SIMD was the basis for vector supercomputers of the early 1970s such as the CDC Star-100 and the Texas Instruments ASC, which could operate on a "vector" of data with a single instruction. Vector processing was especially popularized by Cray in the 1970s and 1980s. Vector processing architectures are now considered separate from SIMD computers: Duncan's Taxonomy includes them where Flynn's Taxonomy does not, due to Flynn's work (1966, 1972) pre-dating the Cray-1 (1977).

The first era of modern SIMD computers was characterized by massively parallel processing-style supercomputers such as the Thinking Machines CM-1 and CM-2. These computers had many limited-functionality processors that would work in parallel. For example, each of 65,536 single-bit processors in a Thinking Machines CM-2 would execute the same instruction at the same time, allowing, for instance, to logically combine 65,536 pairs of bits at a time, using a hypercube-connected network or processor-dedicated RAM to find its operands. Supercomputing moved away from the SIMD approach when inexpensive scalar MIMD approaches based on commodity processors such as the Intel i860 XP became more powerful, and interest in SIMD waned.

The current era of SIMD processors grew out of the desktop-computer market rather than the supercomputer market. As desktop processors became powerful enough to support real-time gaming and audio/video processing during the 1990s, demand grew for this particular type of computing power, and microprocessor vendors turned to SIMD to meet the demand. Hewlett-Packard introduced MAX instructions into PA-RISC 1.1 desktops in 1994 to accelerate MPEG decoding. Sun Microsystems introduced SIMD integer instructions in its "VIS" instruction set extensions in 1995, in its UltraSPARC I microprocessor. MIPS followed suit with their similar MDMX system.
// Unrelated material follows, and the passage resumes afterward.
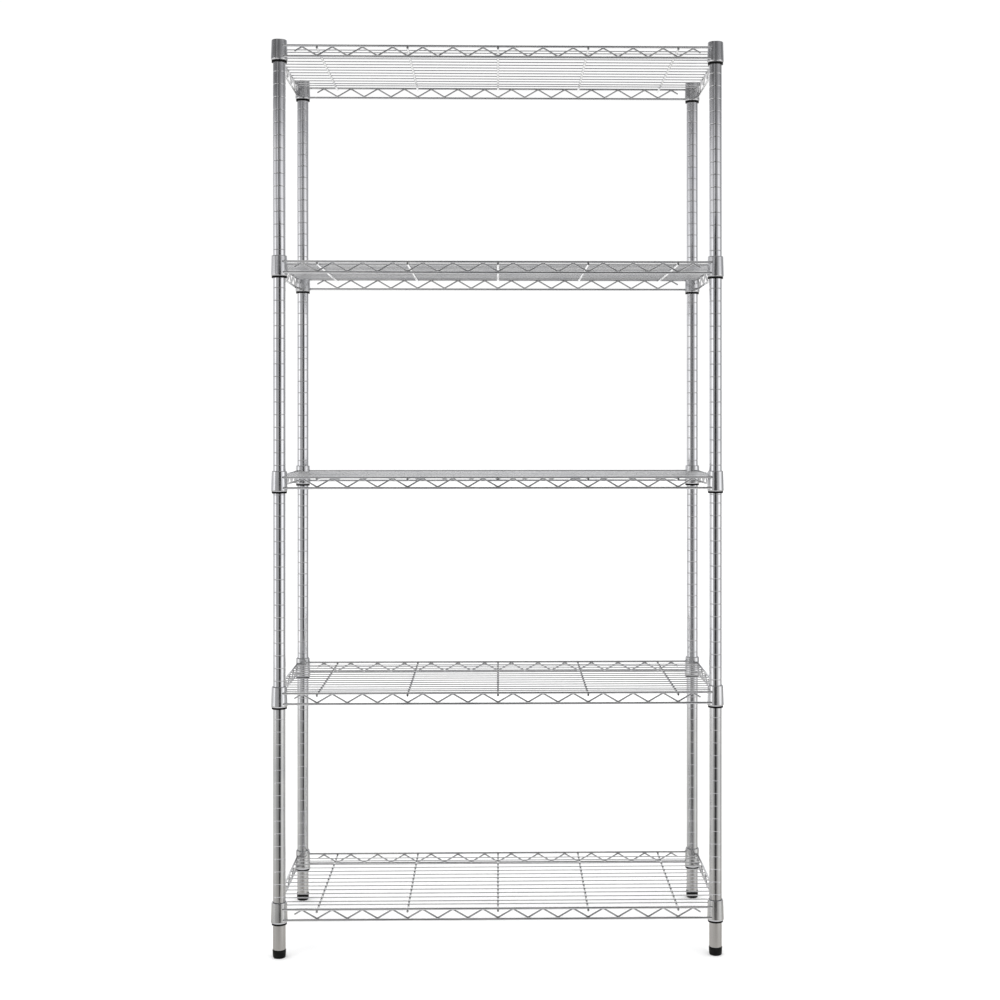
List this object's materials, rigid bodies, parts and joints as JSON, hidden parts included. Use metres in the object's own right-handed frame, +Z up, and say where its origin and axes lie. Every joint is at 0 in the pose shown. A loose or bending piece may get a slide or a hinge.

The first widely deployed desktop SIMD was with Intel's MMX extensions to the x86 architecture in 1996. This sparked the introduction of the much more powerful AltiVec system in the Motorola PowerPC and IBM's POWER systems. Intel responded in 1999 by introducing the all-new SSE system. Since then, there have been several extensions to the SIMD instruction sets for both architectures. Advanced vector extensions AVX, AVX2 and AVX-512 are developed by Intel. AMD supports AVX and AVX2 in their current products.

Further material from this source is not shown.